Shannon's theorem states that channel capacity C = B log2(1 + SNR), so doubling bandwidth doubles capacity but increasing SNR by 3 dB adds less capacity because the log relationship compresses the SNR gain. In a cable modem system, the noise floor rises by 3 dB when bandwidth doubles, so SNR drops by 3 dB even as capacity attempts to increase. At high SNR the log term grows slowly, meaning bandwidth is more valuable than SNR improvement; at low SNR the trade-off reverses.
Follow-up: Why do spread spectrum systems accept lower SNR per Hz in exchange for more bandwidth?
Common misconceptions
Misconception: Higher SNR always means better communication performance.
Correct: Beyond the SNR required for the chosen modulation scheme, further SNR improvement yields negligible BER reduction because the waterfall curve has already saturated.

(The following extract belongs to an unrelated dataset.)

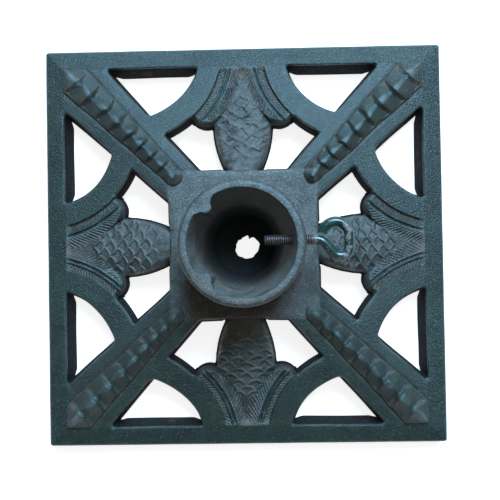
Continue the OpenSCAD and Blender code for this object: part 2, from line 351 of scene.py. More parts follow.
def rounding(depth, radius):
    """Fall of a surface towards a rounded edge."""
    turn = np.clip(radius - depth, 0, radius)
    return radius - np.sqrt(radius ** 2 - turn ** 2)


def scaled_height(x, y, crisp):
    """Height below the arches, wear and dust of the scaled body, on the cone and between the leaves."""
    rim = scale_relief(x, y)
    strength = smooth(SCALE_FIRST, SCALE_FIRST + 12, y) * (1 - smooth(SCALES_END - 3, SCALES_END, y))
    height = -CONE_SINK - x ** 2 / (2 * CONE_CROWN_R) + strength * crisp * SCALE_RISE * (rim - 0.5)
    wear = rim ** 2 * strength * crisp * 0.6 + 0.22
    dust = 0.3 + strength * (1 - rim) * 0.3 + 0.2 * smooth(HUB_HALF + 12, HUB_HALF, y)
    return height, wear, dust


def cone_relief(x, y, crisp):
    """Height, wear, dust and shade of a cone, whose flanks are rounded where no leaf covers them."""
    height, wear, dust = scaled_height(x, y, crisp)
    flank = cone_flank(x, y)
    share = 1 - 0.75 * smooth(TIP_Y - TIP_R - 1, TIP_Y - TIP_R + 3, y)
    radius = FLANK_R + (FOOT_FLANK_R - FLANK_R) * smooth(CONE_MID - 8, HUB_HALF, y)
    height = height - rounding(flank, radius) * share
    # painted shade on the cone's rounded flanks, which also takes away their wear and dust
    shade = smooth(0.45, 0.1, flank / radius) * share
    return height, wear * (1 - shade), dust * (1 - shade), shade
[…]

Misconception: Noise figure and noise temperature are different quantities that cannot be converted.
Correct: Noise figure F and noise temperature Te are directly related by Te = 290(F-1), so they carry identical information in different units suited to different applications.
Misconception: Thermal noise only matters in RF circuits.
Correct: Thermal noise from resistors and semiconductor junctions sets the minimum detectable signal in audio amplifiers, sensor interfaces, and any analog front end regardless of frequency.
Misconception: Increasing amplifier gain always improves SNR.
Correct: An amplifier amplifies both signal and noise equally, so gain alone does not improve SNR; only reducing the noise added by the amplifier itself — its noise figure — improves SNR.